Example: Rats quickly learn to avoid foods that made them sick, even after a single exposure.
Ch.7 Human Memory
Memory Processes and Models
Memory involves encoding, storage, and retrieval of information. Several models explain how memory works.
Atkinson-Shiffrin Model: Proposes three memory stores: sensory memory, short-term memory, and long-term memory.
Baddeley's Working Memory Model: Emphasizes active processing with components like the phonological loop, visuospatial sketchpad, and central executive.
Levels of Processing
Deeper, more meaningful processing of information leads to better memory retention.
Shallow Processing: Focuses on surface features (e.g., appearance).
Deep Processing: Focuses on meaning and connections.
Elaboration and Cognitive Functions
Elaboration involves linking new information to existing knowledge, enhancing memory.
Filtering: Cognitive functions like attention filter information for memory encoding.
Other Memory Phenomena
Tip-of-the-Tongue Phenomenon: Temporary inability to retrieve a known word.
Ebbinghaus's Study: Demonstrated the forgetting curve and the benefits of spaced repetition.
Schema: Organized knowledge structures that help with encoding and retrieval.
Memory Taxonomy: Classification of memory types (e.g., explicit vs. implicit, episodic vs. semantic).
Ch.8 Cognition and Language
Theories of Language Acquisition
Several theories explain how humans acquire language.
Behaviorist Theory: Language learned through reinforcement and imitation.
Nativist Theory (Chomsky): Humans have an innate language acquisition device.
Interactionist Theory: Combines innate abilities and environmental influences.
Language, Culture, and Thinking
Language influences thought and is shaped by cultural context (linguistic relativity hypothesis).
Problem Solving
Types of Problems: Well-defined (clear goals and solutions) vs. ill-defined (ambiguous goals).
Barriers: Functional fixedness, mental set, confirmation bias.
Strategies: Algorithms (systematic procedures), heuristics (mental shortcuts).
Decision-Making and Heuristics
Heuristics are cognitive shortcuts that simplify decision-making but can lead to biases.

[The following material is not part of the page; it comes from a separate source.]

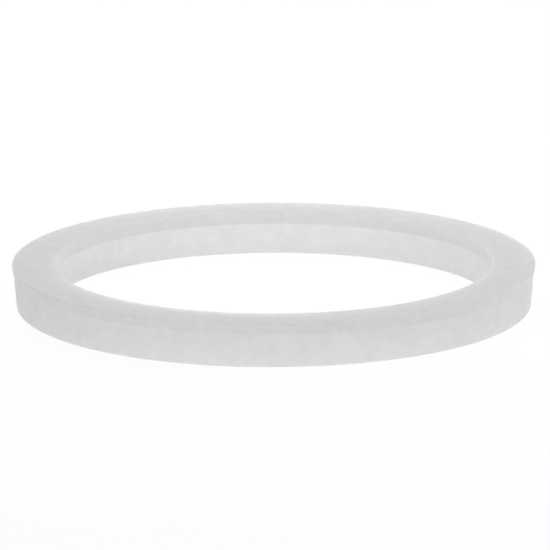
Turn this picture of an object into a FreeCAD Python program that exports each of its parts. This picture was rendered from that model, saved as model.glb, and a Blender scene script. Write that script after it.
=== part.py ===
# Cap gasket: a ring of translucent silicone with a nearly square section. It lies flat in a
# cap and is squeezed between the cap and the mouth of a tube or vessel. Both walls are slightly
# undercut just below the top face, so the top edges stand a little proud of the walls.
# Millimetres, +Z up, origin at the centre of the bottom face.
import FreeCAD, Part
import os
import Sketcher

NODE = "gasket"

# The driving sizes. The outer edge of the top face sets the ring's size, and the other edges
# of the section are placed from it.
SIZES = {
    "rim_radius": 38.1,  # outer edge of the top face, the widest place
    "section_width": 6.25,  # outer to inner edge of the top face, before they are rounded
    "ring_height": 6.5,  # bottom face to top face
    "rim_land": 0.35,  # top face down to the lower end of the rim's upright edge
    "rim_overhang": 0.25,  # how far the rim stands out past the wall's shoulder
    "outer_band": 1.6,  # top face down to that shoulder
    "wall_draft": 0.4,  # how far the outer wall draws in from the shoulder to the bottom
    "mouth_overhang": 0.15,  # how far the inner edge stands in past the bore's wall
    "inner_band": 1.9,  # top face down to where the bore's wall runs straight
    "rim_round": 0.15,  # rounding of the two top edges
    "foot_round": 0.45,  # rounding of the two bottom edges
}

# Two heights closer than this are taken as the same level.
LEVEL_TOLERANCE = 0.001


def add_sheet(doc):
    """Put the driving sizes in a sheet, one row each."""
    sheet = doc.addObject("Spreadsheet::Sheet", "Sizes")
    for row, (alias, value) in enumerate(SIZES.items(), start=1):
        sheet.set(f"A{row}", alias)
        sheet.set(f"B{row}", str(value))
        sheet.setAlias(f"B{row}", alias)
    doc.recompute()


def origin_plane(body, role):
    """The body's own origin plane that has this role."""
    for feature in body.Origin.OriginFeatures:
        if feature.Role == role:
            return feature
    raise ValueError(f"no plane {role}")


def section_corners():
    """The section's corners as radius and height, anticlockwise from the bottom of the bore."""
    rim = SIZES["rim_radius"]
    top = SIZES["ring_height"]
    shoulder = rim - SIZES["rim_overhang"]
    mouth = rim - SIZES["section_width"]
    bore = mouth + SIZES["mouth_overhang"]
    return {
        "bore_foot": (bore, 0),
        "outer_foot": (shoulder - SIZES["wall_draft"], 0),
        "shoulder": (shoulder, top - SIZES["outer_band"]),
        "land_foot": (rim, top - SIZES["rim_land"]),
        "rim": (rim, top),
        "mouth": (mouth, top),
        "bore_top": (bore, top - SIZES["inner_band"]),
    }


def add_section(body):
    """Draw half of the ring's cross-section: radius along x, height along y."""
    sketch = body.newObject("Sketcher::SketchObject", "Section")
    sketch.AttachmentSupport = [(origin_plane(body, "XZ_Plane"), "")]
    sketch.MapMode = "FlatFace"

    # One line from each corner to the next, kept under the name of the corner where it starts.
    corners = section_corners()
    names = list(corners)
    turns = list(zip(names, names[1:] + names[:1]))
    lines = {}
    for name, following in turns:
        ends = [FreeCAD.Vector(*corners[end], 0) for end in (name, following)]
        lines[name] = sketch.addGeometry(Part.LineSegment(*ends), False)

    start, end = 1, 2
    for name, following in turns:
        sketch.addConstraint(Sketcher.Constraint("Coincident", lines[name], end, lines[following], start))

    # The top and bottom faces are flat, and the rim's edge and the bore's wall are upright.
    horizontal_axis = -1
    sketch.addConstraint(Sketcher.Constraint("PointOnObject", lines["bore_foot"], start, horizontal_axis))
    sketch.addConstraint(Sketcher.Constraint("Horizontal", lines["bore_foot"]))
    sketch.addConstraint(Sketcher.Constraint("Horizontal", lines["rim"]))
    sketch.addConstraint(Sketcher.Constraint("Vertical", lines["land_foot"]))
    sketch.addConstraint(Sketcher.Constraint("Vertical", lines["bore_top"]))

    # Each driving size is the distance from one corner to another, or from the ring's axis.
    place = {name: (line, start) for name, line in lines.items()}
    place["axis"] = (-1, 1)
    dimensions = [
        ("rim_radius", "DistanceX", "axis", "rim"),
        ("section_width", "DistanceX", "mouth", "rim"),
        ("ring_height", "DistanceY", "axis", "rim"),
        ("rim_land", "DistanceY", "land_foot", "rim"),
        ("rim_overhang", "DistanceX", "shoulder", "rim"),
        ("outer_band", "DistanceY", "shoulder", "rim"),
        ("wall_draft", "DistanceX", "outer_foot", "shoulder"),
        ("mouth_overhang", "DistanceX", "mouth", "bore_top"),
        ("inner_band", "DistanceY", "bore_top", "mouth"),
    ]
    for alias, kind, first, second in dimensions:
        constraint = Sketcher.Constraint(kind, *place[first], *place[second], SIZES[alias])
        sketch.renameConstraint(sketch.addConstraint(constraint), alias)
        sketch.setExpression(f"Constraints.{alias}", f"Sizes.{alias}")
    return sketch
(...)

Types: Availability heuristic, representativeness heuristic, anchoring heuristic.
Reliability and Validity in Psychological Testing
Reliability: Consistency of a test's results.
Validity: The extent to which a test measures what it claims to measure.
The Flynn Effect
The Flynn effect refers to the observed rise in average IQ scores over generations, possibly due to environmental factors such as education and nutrition.